From the line containing "Model this object" through the line containing "each separate piece.", retype each line exactly; include both end lines and nothing beyond them.

[start of Records supplied]

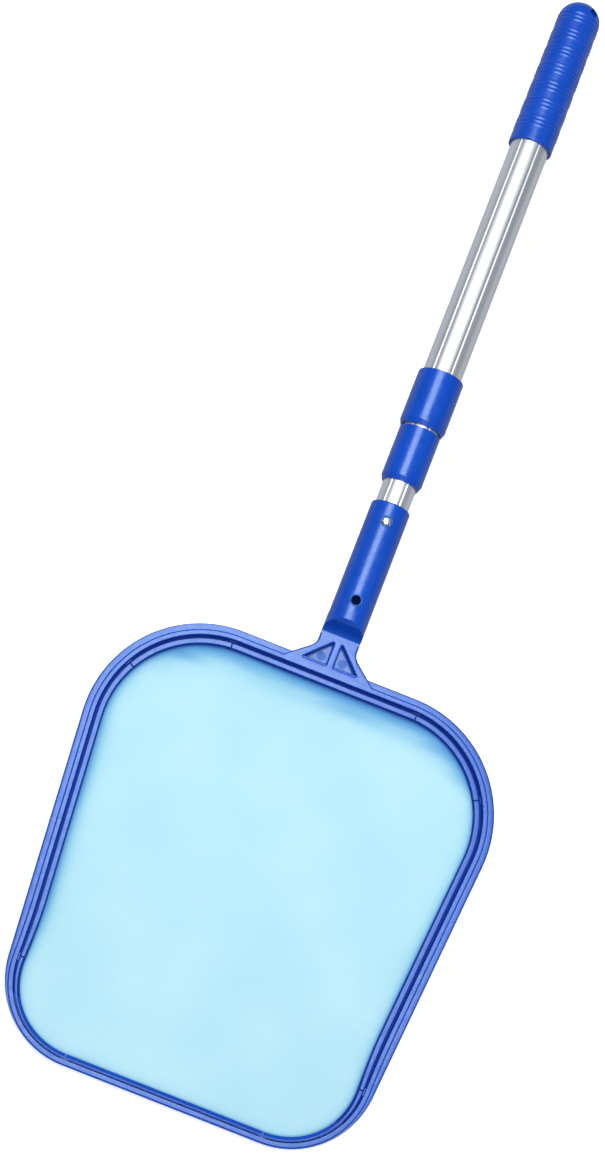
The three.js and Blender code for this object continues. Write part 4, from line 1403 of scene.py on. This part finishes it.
def build_floor():
    """A pale floor that only the camera sees, a little self-lit so that shadows on it stay faint."""
    mesh = bpy.data.meshes.new("studio_floor")
    corners = [(-FLOOR_HALF, -FLOOR_HALF), (FLOOR_HALF, -FLOOR_HALF), (FLOOR_HALF, FLOOR_HALF),
               (-FLOOR_HALF, FLOOR_HALF)]
    mesh.from_pydata([(x, y, -FLOOR_DROP) for x, y in corners], [], [[0, 1, 2, 3]])
    floor = bpy.data.objects.new("studio_floor", mesh)
    bpy.context.scene.collection.objects.link(floor)
    paint = Paint("pale_floor", (0.80, 0.805, 0.81), roughness=0.9)
    paint.shader.inputs["Emission Color"].default_value = (1, 1, 1, 1)
    paint.shader.inputs["Emission Strength"].default_value = FLOOR_GLOW
    mesh.materials.append(paint.material)
    floor.visible_glossy = False
    floor.visible_diffuse = False


def build_softbox():
    """One large softbox overhead, square to the camera's view."""
    box = bpy.data.lights.new("softbox", "AREA")
    box.shape = "RECTANGLE"
    box.size = SOFTBOX_WIDTH
    box.size_y = SOFTBOX_LENGTH
    box.energy = SOFTBOX_WATTS
    box.color = (0.97, 0.99, 1.0)
    softbox = bpy.data.objects.new("softbox", box)
    softbox.location = SOFTBOX_PLACE
    softbox.rotation_euler = (0, 0, math.radians(PICTURE_TURN))
    softbox.visible_camera = False
    bpy.context.scene.collection.objects.link(softbox)


def build_room():
    """A plain white room, darker low down, that glossy surfaces see as dim overhead."""
    world = bpy.data.worlds.new("studio")
    bpy.context.scene.world = world
    world.use_nodes = True
    tree = world.node_tree
    direction = tree.nodes.new("ShaderNodeTexCoord").outputs["Object"]
    split = tree.nodes.new("ShaderNodeSeparateXYZ")
    tree.links.new(direction, split.inputs[0])
    height = split.outputs["Z"]
    diffuse = tree.nodes.new("ShaderNodeMapRange")
    feed(tree, diffuse, (height, -0.25, 0.10, 0.15, 0.5))
    glossy = tree.nodes.new("ShaderNodeMapRange")
    feed(tree, glossy, (height, -0.10, 0.15, 0.55, 0.08))
    path = tree.nodes.new("ShaderNodeLightPath")
    strength = tree.nodes.new("ShaderNodeMix")
    tree.links.new(path.outputs["Is Glossy Ray"], strength.inputs["Factor"])
    tree.links.new(diffuse.outputs[0], strength.inputs["A"])
    tree.links.new(glossy.outputs[0], strength.inputs["B"])
    background = tree.nodes["Background"]
    background.inputs["Color"].default_value = (0.93, 0.97, 1.03, 1)
    tree.links.new(strength.outputs["Result"], background.inputs["Strength"])
    bpy.context.scene.view_settings.view_transform = "Standard"


def build_camera():
    """A camera nearly overhead, turned so that the pole runs up and to the right."""
    data = bpy.data.cameras.new("camera")
    data.lens = CAMERA_LENS
    data.sensor_width = CAMERA_SENSOR
    camera = bpy.data.objects.new("camera", data)
    bpy.context.scene.collection.objects.link(camera)
    target = Vector((CAMERA_AIM_X, CAMERA_AIM_Y, pole_z))
    elevation = math.radians(CAMERA_ELEVATION)
    roll = math.radians(PICTURE_TURN)
    towards = Vector((0, -math.cos(elevation), math.sin(elevation)))
    up_plain = Vector((0, math.sin(elevation), math.cos(elevation)))
    right_plain = Vector((1, 0, 0))
    right = right_plain * math.cos(roll) + up_plain * math.sin(roll)
    up = up_plain * math.cos(roll) - right_plain * math.sin(roll)
    turn = Matrix((right, up, towards)).transposed().to_4x4()
    camera.matrix_world = Matrix.Translation(target + towards * CAMERA_DISTANCE) @ turn
    bpy.context.scene.camera = camera


build_camera()
build_floor()
build_softbox()
build_room()
flutes = flute_tree()
ribs = rib_tree()
blocks = block_tree()
build_net_frame()
build_ring()
build_cloth()
build_button("front_snap_button", "front_button", "front_button", False)
build_button("rear_snap_button", "rear_button", "rear_button", True)
build_clip()
build_tube("inner_fluted_tube", "inner_tube", "net_head", [(button_y, TUBE_BUTTON_HOLE)])
build_tube("middle_fluted_tube", "middle_tube", "middle_section")
build_tube("outer_fluted_tube", "outer_tube", "outer_section")
build_plug("inner_end_plug", "inner_tube_plug", "net_head", "inner_tube")
build_plug("middle_end_plug", "middle_tube_plug", "middle_section", "middle_tube")
build_lock("lower", "middle_tube", "inner_tube", "lower_lock", "middle_section")
build_lock("upper", "outer_tube", "middle_tube", "upper_lock", "outer_section")
build_grip()
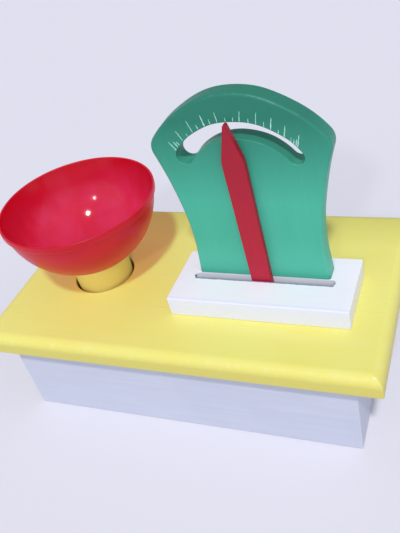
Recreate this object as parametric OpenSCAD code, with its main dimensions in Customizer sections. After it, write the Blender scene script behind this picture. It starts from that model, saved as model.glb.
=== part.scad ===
// Wooden play scale. A red bowl stands on a sprung post in a yellow board. Pressing it down
// tips a flat red pointer across a green dial board. The white box below hides the lift.
// X runs along the width, Y towards the back and Z up. The origin is under the middle.

/* [Board and box] */
// Width of the yellow top board
board_w = 320; // [310:1:340]
// Depth of the yellow top board
board_d = 182; // [176:1:200]
// Thickness of the top board
board_t = 15.5; // [14:0.5:18]
// Radius routed along the top edges of the board
board_edge_r = 8; // [4:0.5:9]
// Width of the white box
box_w = 280; // [278:1:300]
// Depth of the white box
box_d = 161; // [160:1:170]
// Height of the white box
box_h = 72.5; // [72:0.5:80]
// Thickness of the box walls
wall_t = 12; // [10:0.5:12]
// Thickness of the bottom panel
bottom_t = 9; // [8:0.5:10]

/* [Bowl and post] */
// Middle of the bowl, from the middle of the board, to the left
bowl_left = 85.7; // [84:0.1:87]
// Middle of the bowl, from the middle of the board, to the front
bowl_front = 4.3; // [2:0.1:6]
// Outer radius of the round bowl
bowl_r = 61.6; // [56:0.1:63]
// Wall thickness of the bowl
bowl_wall = 2.2; // [1.5:0.1:4]
// Gap between the bowl and the board at rest
bowl_gap = 16.2; // [16:0.1:22]
// How far the rim band stands out from the bowl
rim_proud = 1.5; // [0.5:0.1:2]
// Thickness of the lip at the top of the rim
lip_t = 1.6; // [1.2:0.1:2.2]
// Height of the rim band
rim_h = 5; // [3:0.5:8]
// Radius of the post
post_r = 23.5; // [18:0.5:24]
// Gap round the post in the board
post_gap = 2; // [1:0.1:3]
// Travel of the bowl each way from rest
travel = 14.5; // [8:0.5:14.5]

/* [Slotted block] */
// Width of the white block
block_w = 138.4; // [130:0.1:142]
// Depth of the white block
block_d = 57.5; // [54:0.1:62]
// Height of the white block
block_h = 16.2; // [14:0.1:20]
// Middle of the block, from the middle of the board, to the right
block_right = 63.1; // [62:0.1:64]
// Front face of the block, from the middle of the board, to the front
block_front = 46.4; // [45:0.1:48]
// Length of the slot for the pointer
slot_l = 109; // [100:1:112]

/* [Dial board] */
// Thickness of the dial board
dial_t = 14.4; // [12:0.1:16]
// Height of the dial board above the block
dial_h = 148.9; // [147:0.1:150]
// Half of the width at the foot
foot_half = 51.2; // [50:0.1:52]
// Half of the width at the waist
waist_half = 49.3; // [48:0.1:50]
// Height of the waist above the block
waist_z = 26.1; // [22:0.1:32]
// Radius of the hollow flanks
flank_r = 247; // [235:1:260]
// Radius of the round ears
ear_r = 12.2; // [11:0.1:13]
// Height of the ears above the block
ear_z = 109.4; // [108:0.1:111]
// Radius of the crown, the rounder middle of the top edge
crown_r = 61.5; // [60:0.5:66]
// Angle from the middle to each end of the crown, in degrees
crown_angle = 23; // [20:0.5:26]
// Front face of the dial board, from the middle of the board, to the front
dial_front = 14; // [13:0.1:15]

/* [Arc window] */
// Radius of the window's upper edge
window_r1 = 54.4; // [53:0.1:55]
// Radius of the window's lower edge
window_r0 = 43.7; // [42:0.1:45]
// Middle of the upper edge's arc, from the middle of the board, to the right
window_right = 61.2; // [60:0.1:63]
// Height of the middle of the upper edge's arc, above the block
window_z = 74.5; // [73:0.1:76]
// Middle of the lower edge's arc, to the right of the upper one's
lower_arc_right = 0.8; // [0:0.1:2]
// Middle of the lower edge's arc, below the upper one's
lower_arc_down = 1.6; // [0:0.1:3]
// Angle from upright to the window's left end, in degrees
window_left_angle = 52; // [40:0.1:54]
// Angle from upright to the window's right end, in degrees
window_right_angle = 55.1; // [40:0.1:56]

/* [Pointer] */
// Thickness of the pointer
pointer_t = 5; // [4:0.1:5]
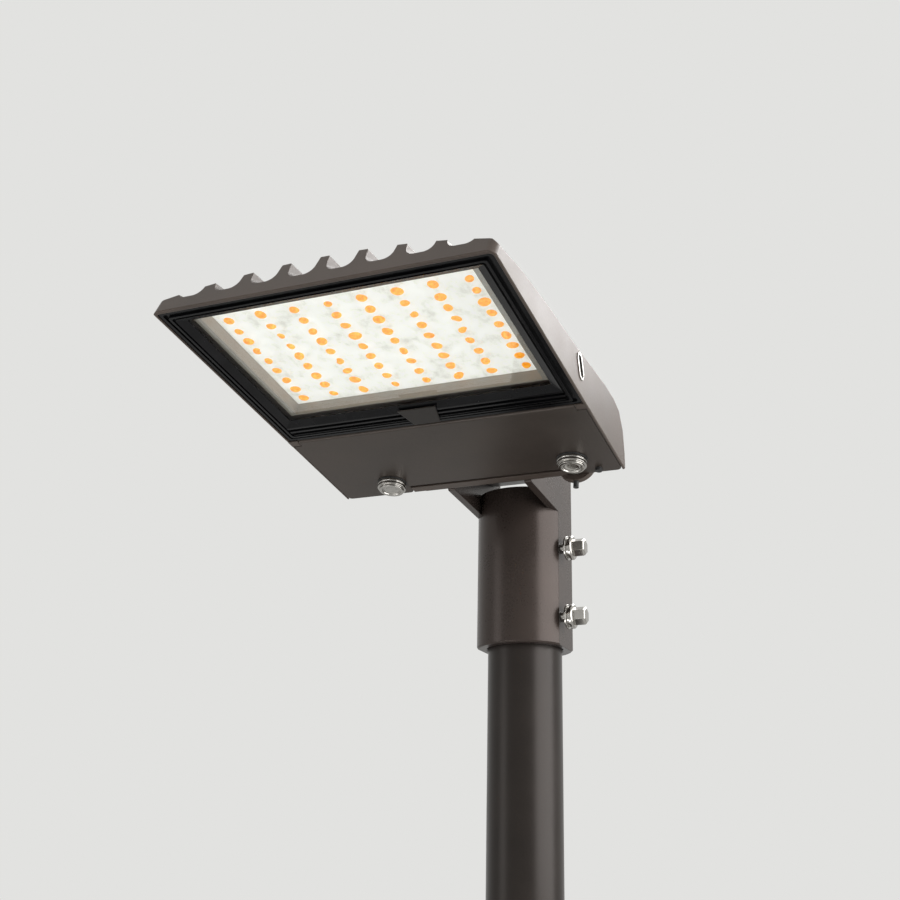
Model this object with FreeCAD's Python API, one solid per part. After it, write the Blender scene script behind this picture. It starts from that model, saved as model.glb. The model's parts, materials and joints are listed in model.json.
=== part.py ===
"""Shoebox area light on an adjustable slip fitter, one solid for each separate piece.

Row frame: X to the right, Y to the back (the lamp head reaches forward along -Y), Z up.
The origin is the centre of the pole's lower end. Millimetres.
The head is drawn level, in its own frame, and then tilted into place: there y runs along
the head from the pole's axis (negative is forward) and z = 0 is the flat underside.
"""
import FreeCAD, Part
import math
import os

V = FreeCAD.Vector
X_AXIS, Y_AXIS, Z_AXIS = V(1, 0, 0), V(0, 1, 0), V(0, 0, 1)

# ---------------------------------------------------------------- driving dimensions
# pole
pole_od = 60.3            # 2 3/8 inch tenon
pole_wall = 3.9
pole_below = 210.0        # pole that shows under the fitter
pole_inside = 96.0        # pole that stands inside the fitter

# slip fitter
slip_gap = 0.3            # round the pole
fitter_od = 78.8
fitter_height = 128.0
flat_half_width = 35.2    # flats down both sides of the fitter, and the cheeks' outer faces
cheek_thick = 6.0
cheek_reach = 84.0        # from the pole's axis to the cheeks' front edge
cheek_low = 110.0         # where the cheeks leave the round body
cheek_front_low = 5.5     # how far the cheeks' lower edge rises towards the front
cheek_front_height = 34.0
pivot_height = 160.0      # above the fitter's lower rim
cheek_round = 17.7
cheek_root = 12.0         # depth that the cheeks reach down into the fitter
cheek_bevel = 8.0         # cut corner at the top of the front edge
cheek_nose = 1.0
cheek_neck_share = 0.42   # where the lower edge leaves the fitter, as a share of its radius
wire_hole_r = 12.0
bushing_wall, bushing_deep, bushing_flange = 2.0, 8.0, 3.0
rim_chamfer = 1.2

# set bolts in the fitter
bolt_heights = (23.0, 79.5)
bolt_y = -12.0            # the bolts stand a little in front of the pole's axis
bolt_show = 5.0           # shank that shows between the flat and the washers
bolt_r = 4.0
thread_gap = 0.05
washer_r, washer_thick = 9.8, 1.6
spring_washer_r, spring_washer_thick = 8.2, 2.2
bolt_flange_r, bolt_flange_thick, bolt_flange_chamfer = 9.9, 3.0, 0.8
spring_split = 1.2
bolt_head_flats, bolt_head_height = 12.6, 9.6

# tilt joint
tilt_deg = 9.0
pivot_bolt_r = 5.0
pivot_head_flats, pivot_head_height = 17.0, 6.4
pivot_bolt_end = 4.0      # thread that shows beyond the nut
pivot_washer_r, pivot_washer_thick = 11.0, 2.0
friction_washer_r, friction_washer_thick = 14.0, 1.2
side_play = 0.15
arm_round = 16.0

# arm plate on the back of the head
plate_half_width = 54.0
plate_low, plate_high = 4.0, 42.0
plate_thick = 7.0
plate_corner_r = 6.0
plate_gasket = 1.0
arm_low, arm_high = 17.0, 38.0
arm_bolt_x = 44.5
arm_bolt_inset = 8.0
arm_bolt_r = 3.0
arm_bolt_flats, arm_bolt_head = 10.0, 4.0
arm_washer_r, arm_washer_thick = 6.2, 1.2
arm_bolt_grip = 9.0
wireway_r = 8.0
wireway_reach = 42.0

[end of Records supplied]

* **Exercise response**:
Model this object with FreeCAD's Python API, one solid per part. After it, write the Blender scene script behind this picture. It starts from that model, saved as model.glb. The model's parts, materials and joints are listed in model.json.
=== part.py ===
"""Shoebox area light on an adjustable slip fitter, one solid for each separate piece.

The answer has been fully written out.